MARK HERMAN, translator
‘THE NATION’ IN PRISON
San Francisco
I recently bought a Nation gift subscription for my poor brother in state prison in North Carolina. The first issue came, and the assistant superintendent refused to let my brother have it because of the image of the KKK on the cover illustrating Gary Younge’s “Racism Rebooted” [July 11]. My brother was very upset. He told the superintendent it was not a neo-Nazi magazine and offered to remove the cover.
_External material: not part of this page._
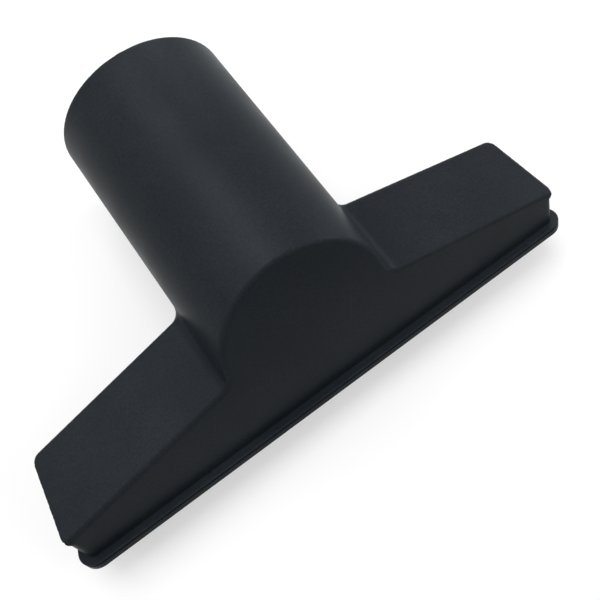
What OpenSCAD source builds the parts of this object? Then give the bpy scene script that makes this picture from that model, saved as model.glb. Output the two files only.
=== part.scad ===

The superintendent said he knew The Nation was not a racist magazine but claimed it was a security threat and would cause other inmates to think my brother was part of Aryan Nation or some such group, and he still wouldn’t let him have it. I think the real reason my brother can’t have his Nation is they don’t want inmates reading a lefty magazine.
MICHELLE BRODIE
BLUE ISLANDS IN A RED, RED SEA
Kansas City, Kan.
Being from Kansas City, I find John Nichols’s portrayal of Lawrence as the lone progressive city in a sea of conservatism a little inaccurate [“Urban Archipelago,” June 20]. Our city and county are Democratic strongholds, have a population that is more than 50 percent ethnic minority and all our representatives in the State House and Senate are Democrats. Our county voted overwhelmingly for John Kerry, even more than in Douglas County, where Lawrence is located. Lawrence does not stand alone here in Kansas.
ANTHONY GAYDEN
Austin, Tex.
As a citizen of the state that gave us, ahem, George W. Bush and Tom DeLay, I must beg that John Nichols give at least an honorable mention to my city, the capital of Texas: Austin. Austin is the one calm blue dot of progressivism among the angry hive of wasp-red conservatism that has infested a onetime Democratic stronghold. I will not and cannot brag on any city politicians, but Austin is the home base for Molly Ivins, Jim Hightower and Willie Nelson. That’s got to count for something.
TIM BISHOP
MY BLUE HAVEN
Boulder, Colo.
In endless oceans Of mindless insanity, You are my Island of reason.
I know your words Ring truly true When Republicans Accuse you of treason.